In the mean time I found the original TP lex/yacc archive file which contains several examples including magic.l which demonstrates the use of start states. Using that I now have this code that seems to work:
%{
{$mode objfpc}{$H+}
uses LexLib;
var
strval: string;
%}
%start initial str
%%
<initial>[0-9]+ begin
writeln('integer: ' + yytext);
end;
<initial>do begin
writeln('keyword - do');
end;
<initial>loop begin
writeln('keyword - loop');
end;
<initial>\" begin
strval := '';
start(str);
end;
<str>\" begin
writeln('string: ' + strval);
start(initial);
end;
<str>\\\" begin
strval := strval + '\"';
end;
<str>[^\"] begin
strval := strval + yytext;
end;
. writeln('Caracter desperado!');
%%
begin
start(initial);
if yylex=0 then ;
end.
In the main loop I start with the initial state (start(initial)). When the lexer encounters an " it switches to the str state and keeps adding characters to strval until it encounters the closing " <str>\\\" accounts for escaped " characters within the string.
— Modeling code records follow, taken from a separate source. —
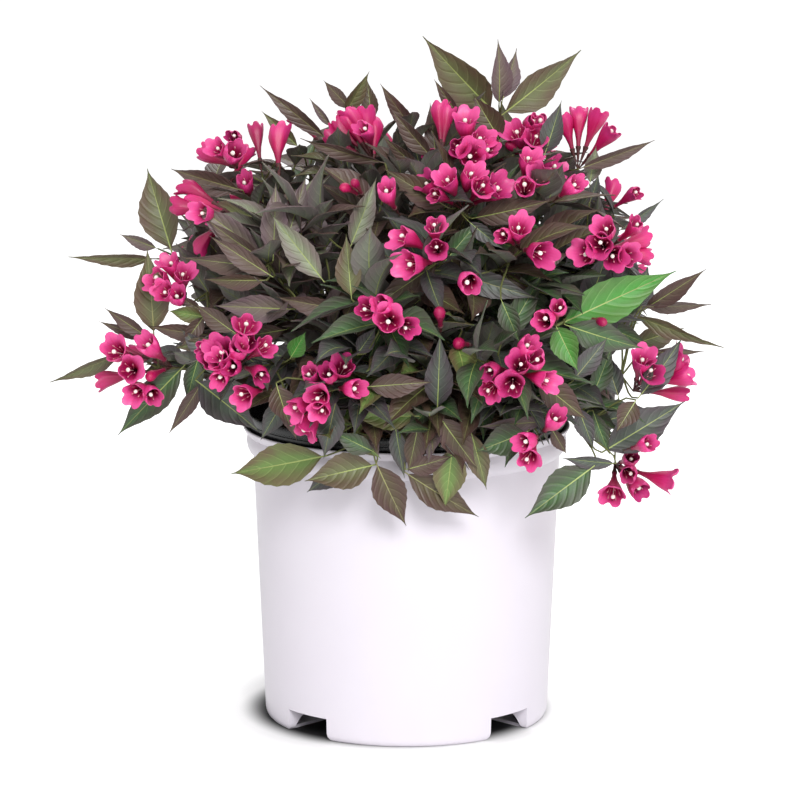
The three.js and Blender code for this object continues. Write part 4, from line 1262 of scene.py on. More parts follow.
def small_part(obj, slot):
    """One finish for a whole small part of a flower, and a place for it in the corner of its cell."""
    count = len(obj.data.loops)
    cell = [(0.03 + 0.02 * (i % 7), 0.01 + 0.008 * (i % 5)) for i in range(count)]
    slots = [slot] * len(obj.data.polygons)
    return mapped(outward(obj), slots, petal=[(0.5, 0.5)] * count, **{BAKE_MAP: cell})


def calyx():
    """The slim ovary below a flower and the narrow sepals round its foot."""
    obj = ringed("calyx", 10, CALYX_RINGS, unit_size=PART)
    for vertex in obj.data.vertices:
        if vertex.co.z > 1.5 * PART:
            vertex.co.z += (2.6 if between_lobes(vertex) else -2.2) * PART
    return small_part(obj, 2)


def stigma():
    """The round white stigma on its style."""
    return small_part(ringed("stigma", 8, STIGMA_RINGS, unit_size=PART), 3)


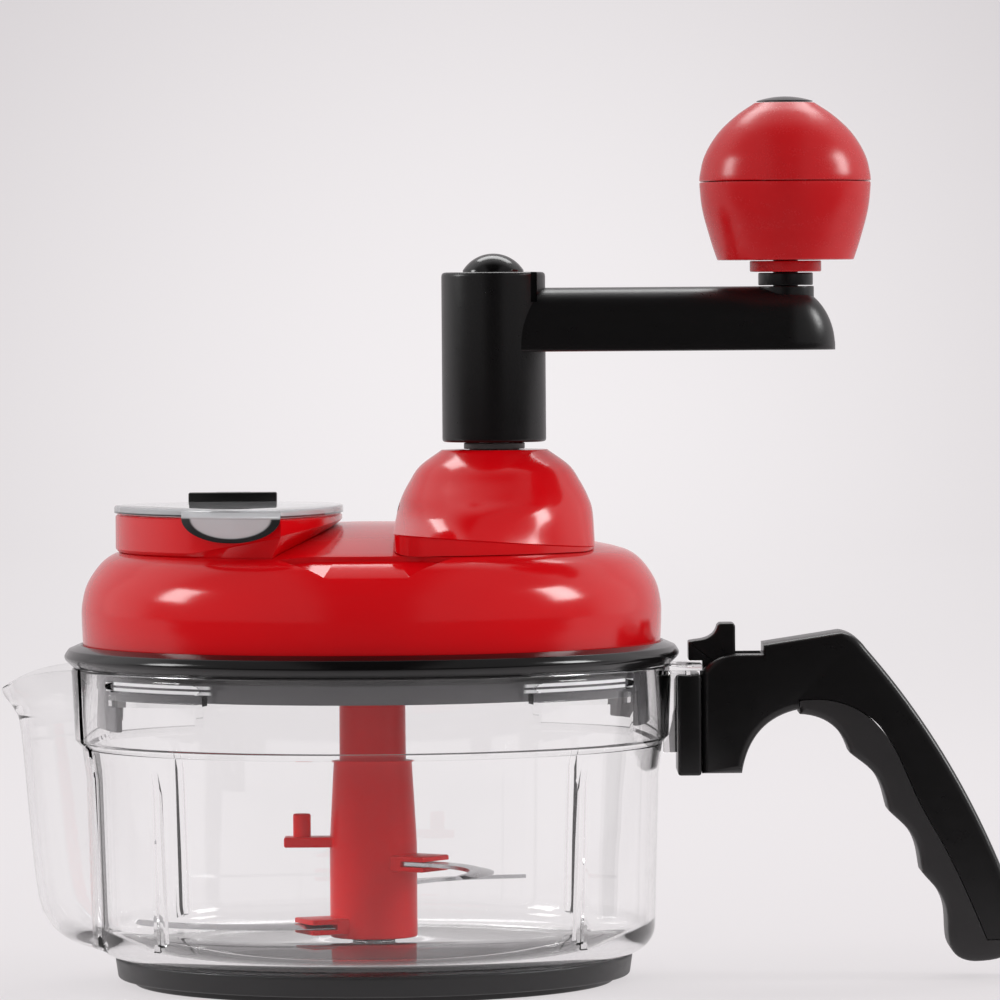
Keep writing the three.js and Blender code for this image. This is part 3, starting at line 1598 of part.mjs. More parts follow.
function makeBladeStem() {
  const s = stem;
  const body = turned(
    [
      [0, s.bottom],
      [s.hubRadius, s.bottom],
      [s.hubRadius, s.hubTop],
      [s.waistRadius, s.waistHeight],
      [s.flangeRadius, s.waistHeight],
      [s.flangeRadius, s.waistHeight + seat],
      [s.topRadius, s.waistHeight + seat],
      [s.topRadius, s.top],
      [0, s.top],
    ],
    smallSides,
  );
  const hex = hexagon(s.hexRadius, s.top - seat, s.hexTop);
  const arm = join(
    block(-s.armReach, 0, -s.armHalfWidth, s.armHalfWidth, s.armBottom, s.armBottom + s.armThickness),
    disc(s.pegRadius, s.armBottom, s.armBottom + s.armThickness + s.pegHeight, -s.pegReach, 0, tinySides),
  );
  const lugs = bladeHeights.map((height, i) => {
    const z = height + (blade.thickness - s.lugHeight) / 2;
    const lug = block(0, s.lugReach, -s.lugHalfWidth, s.lugHalfWidth, z, z + s.lugHeight);
    return lug.rotateZ(rad(bladeAngles[i]));
  });
  const slots = bladeHeights.map((height, i) =>
    block(
      blade.rootRadius - seat,
      s.lugReach + overrun,
      -s.lugHalfWidth - overrun,
      s.lugHalfWidth + overrun,
      height - seat,
      height + blade.thickness + seat,
    ).rotateZ(rad(bladeAngles[i])),
  );
  const bore = disc(pivot.radius + running, s.bottom - overrun, pivot.top + 2 * running, 0, 0, tinySides);
  return cut(join(body, hex, arm, ...lugs), bore, ...slots);
}

// A blade swept back along a curve, ground to an edge on its leading side.
function makeBlade(index) {
  const b = blade;
  const bottom = bladeHeights[index];
  const rings = Array.from({ length: bladeSteps + 1 }, (_, i) => {
    const t = i / bladeSteps;
    const radius = b.rootRadius + (b.tipRadius - b.rootRadius) * t;
    const sweep = rad(bladeAngles[index] - bladeSweepAngle * t ** bladeSweepShare);
    const lean = sweep - rad(bladeSweepAngle) * bladeLeanShare * t;
    const middle = new THREE.Vector2(radius * Math.cos(sweep), radius * Math.sin(sweep));
    const across = new THREE.Vector2(-Math.sin(lean), Math.cos(lean));
    const half = (b.rootWidth + (b.tipWidth - b.rootWidth) * t ** bladeTaperShare) / 2;
    const grind = Math.min(b.grind, 2 * half * bladeGrindShare);
    return [
      [-half, 0],
      [half, 0],
      [half, b.edge],
      [half - grind, b.thickness],
      [-half, b.thickness],
    ].map(([v, z]) => {
      const p = middle.clone().addScaledVector(across, v);
      return new THREE.Vector3(p.x, p.y, bottom + z);
    });
  });
  return lofted(rings);
}

const group = new THREE.Group();

function add(name, geometry, { color, roughness, metalness = 0, opacity = 1 }) {
  const shown = geometry.index ? geometry.toNonIndexed() : geometry;
  shown.computeVertexNormals();
  const material = new THREE.MeshStandardMaterial({ color, roughness, metalness, opacity });
  material.transparent = opacity < 1;
  const mesh = new THREE.Mesh(shown, material);
  mesh.name = name;
  group.add(mesh);
}

const redPlastic = { color: 0xd0141c, roughness: 0.3 };
const blackPlastic = { color: 0x1c1a1b, roughness: 0.42 };
const softGrip = { color: 0x242223, roughness: 0.65 };
const baseRubber = { color: 0x3a3839, roughness: 0.6 };
const clearPlastic = { color: 0xeef2f4, roughness: 0.06, opacity: 0.3 };
const smokyPlastic = { color: 0x9da3a6, roughness: 0.1, opacity: 0.5 };
const whitePlastic = { color: 0xe9e7e0, roughness: 0.45 };
const steel = { color: 0xc8cbce, roughness: 0.25, metalness: 1 };

add("base_pad", makeBasePad(), baseRubber);
add("bowl", makeBowl(), clearPlastic);
add("pivot_pin", makePivotPin(), steel);
add("handle_mount", makeHandleMount(), blackPlastic);
add("handle_body", makeHandleBody(), blackPlastic);
add("grip_insert", makeGripInsert(), softGrip);
handleScrewHeights.forEach((z, i) => add("handle_screw_" + (i + 1), screwAlongX(z, 0), steel));
add("release_latch", makeReleaseLatch(), blackPlastic);
add("latch_spring", makeLatchSpring(), steel);
add("lid_rim", makeLidRim(), blackPlastic);
add("lid_shell", makeLidShell(), redPlastic);
add("gear_dome", makeGearDome(), redPlastic);
add("feed_chute", makeFeedChute(), redPlastic);
add("gear_cover", makeGearCover(), blackPlastic);
postPlaces().forEach((place, i) => add("cover_screw_" + (i + 1), makeCoverScrew(place), steel));
add("crank_bushing", makeCrankBushing(), blackPlastic);
add("pinion_bushing", makePinionBushing(), whitePlastic);
add("pinion_pin", makePinionPin(), steel);
add("feed_cover", makeFeedCover(), smokyPlastic);
add("hinge_block", makeHingeBlock(), blackPlastic);
add("cover_hinge_pin", makeCoverHingePin(), steel);
add("crank_shaft", makeCrankShaft(), steel);
add("drive_gear", makeDriveGear(), whitePlastic);
add("shaft_clip", makeShaftClip(), steel);
add("pinion_gear", makePinionGear(), whitePlastic);
add("crank_arm", makeCrankArm(), blackPlastic);
add("release_button", makeReleaseButton(), blackPlastic);
add("button_spring", makeButtonSpring(), steel);
add("knob_spindle", makeKnobSpindle(), blackPlastic);
add("knob_collar", makeKnobCollar(), redPlastic);
add("knob_lower", makeKnobLower(), redPlastic);
add("knob_upper", makeKnobUpper(), redPlastic);
add("knob_cap", makeKnobCap(), blackPlastic);
add("blade_stem", makeBladeStem(), redPlastic);
["blade_lower", "blade_middle", "blade_upper"].forEach((name, i) => add(name, makeBlade(i), steel));

export default group;
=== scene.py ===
import bpy
import bmesh
import json
from math import atan2, copysign, cos, pi, radians, sin, sqrt, tan
from mathutils import Matrix, Vector

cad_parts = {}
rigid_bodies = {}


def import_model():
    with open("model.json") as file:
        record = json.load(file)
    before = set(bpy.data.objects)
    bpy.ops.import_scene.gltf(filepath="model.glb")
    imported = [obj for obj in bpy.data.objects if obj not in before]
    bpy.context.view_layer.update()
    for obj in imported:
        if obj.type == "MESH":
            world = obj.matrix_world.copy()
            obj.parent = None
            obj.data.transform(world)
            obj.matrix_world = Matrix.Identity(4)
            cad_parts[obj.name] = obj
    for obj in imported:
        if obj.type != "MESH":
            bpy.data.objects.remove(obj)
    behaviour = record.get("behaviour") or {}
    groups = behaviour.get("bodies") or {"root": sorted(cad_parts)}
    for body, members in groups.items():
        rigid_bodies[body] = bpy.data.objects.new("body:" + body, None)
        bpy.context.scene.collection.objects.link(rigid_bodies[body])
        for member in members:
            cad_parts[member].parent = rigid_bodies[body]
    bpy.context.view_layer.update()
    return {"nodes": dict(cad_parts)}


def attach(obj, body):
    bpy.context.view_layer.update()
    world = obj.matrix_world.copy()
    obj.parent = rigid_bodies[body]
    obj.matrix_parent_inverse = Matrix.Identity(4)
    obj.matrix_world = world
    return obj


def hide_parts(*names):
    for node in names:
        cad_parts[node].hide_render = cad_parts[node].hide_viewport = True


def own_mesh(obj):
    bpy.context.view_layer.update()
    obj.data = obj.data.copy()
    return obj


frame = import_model()
mm = 0.001
scene = bpy.context.scene
print("frame loaded:", len(frame["nodes"]), "solids")


# a dictionary whose values can be read as attributes
class Settings(dict):
    __getattr__ = dict.__getitem__


shared = Settings(
    gap=0.3,          # between pieces that touch
    overrun=3,        # how far a cutter runs past
    sides=144,        # of what is turned, unless it is small or wide
    smallSides=48, midSides=96, wideSides=192, fineSides=288,
    filletSteps=4,
    cornerShare=0.48,  # of a side's length, the most that its fillet takes
    coilSteps=24, wireSides=12,
    weld=2e-6, sliver=1e-6,    # metres
    crease=34,         # degrees, the least angle between faces that shows as an edge
    crankX=40.3,
    crankY=-23.941,
)
gap = shared.gap
overrun = shared.overrun
crankPlace = (shared.crankX, shared.crankY)


# mesh helpers (all lengths in mm until the mesh is made)

def linked(name, data):
    obj = bpy.data.objects.new(name, data)
    scene.collection.objects.link(obj)
    return obj


def meshFrom(name, points, faces):
    mesh = bpy.data.meshes.new(name)
    mesh.from_pydata([Vector(p) * mm for p in points], [], faces)
    return linked(name, mesh)


def tidied(obj):
    work = bmesh.new()
    work.from_mesh(obj.data)
    bmesh.ops.remove_doubles(work, verts=work.verts, dist=shared.weld)
    bmesh.ops.dissolve_degenerate(work, edges=work.edges, dist=shared.sliver)
    bmesh.ops.recalc_face_normals(work, faces=work.faces)
    work.to_mesh(obj.data)
    work.free()
    return obj


# the evaluated mesh takes the place of the object's own, and its modifiers go
def baked(obj):
    bpy.context.view_layer.update()
    graph = bpy.context.evaluated_depsgraph_get()
    mesh = bpy.data.meshes.new_from_object(obj.evaluated_get(graph))
    old = obj.data
    obj.modifiers.clear()
    obj.data = mesh
    bpy.data.meshes.remove(old)
    mesh.name = obj.name
    return obj


def moved(obj, x=0, y=0, z=0, turn=0, axis="Z"):
    obj.data.transform(
        Matrix.Translation(Vector((x, y, z)) * mm) @ Matrix.Rotation(radians(turn), 4, axis))
    return obj


def copyOf(obj):
    return linked(obj.name + "Twin", obj.data.copy())


def combined(obj, *tools, operation="UNION", keep=False):
    for tool in tools:
        change = obj.modifiers.new("combine", "BOOLEAN")
        change.operation = operation
        change.solver = "MANIFOLD"
        change.object = tool
        baked(obj)
        if not keep:
            bpy.data.objects.remove(tool)
    return obj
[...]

Here is an example session
[jon@test test2]$ ./lexer
123
integer: 123
123 "abc 456" 789
integer: 123
string: abc 456
integer: 789
string: "\t line \n line \n\r"
string: string: \t line \n line \n\r
"\""
string: \"
"\nstring\t\"line"
string: \nstring\t\"line
Using this should allow me to parse quoted strings, comments etc.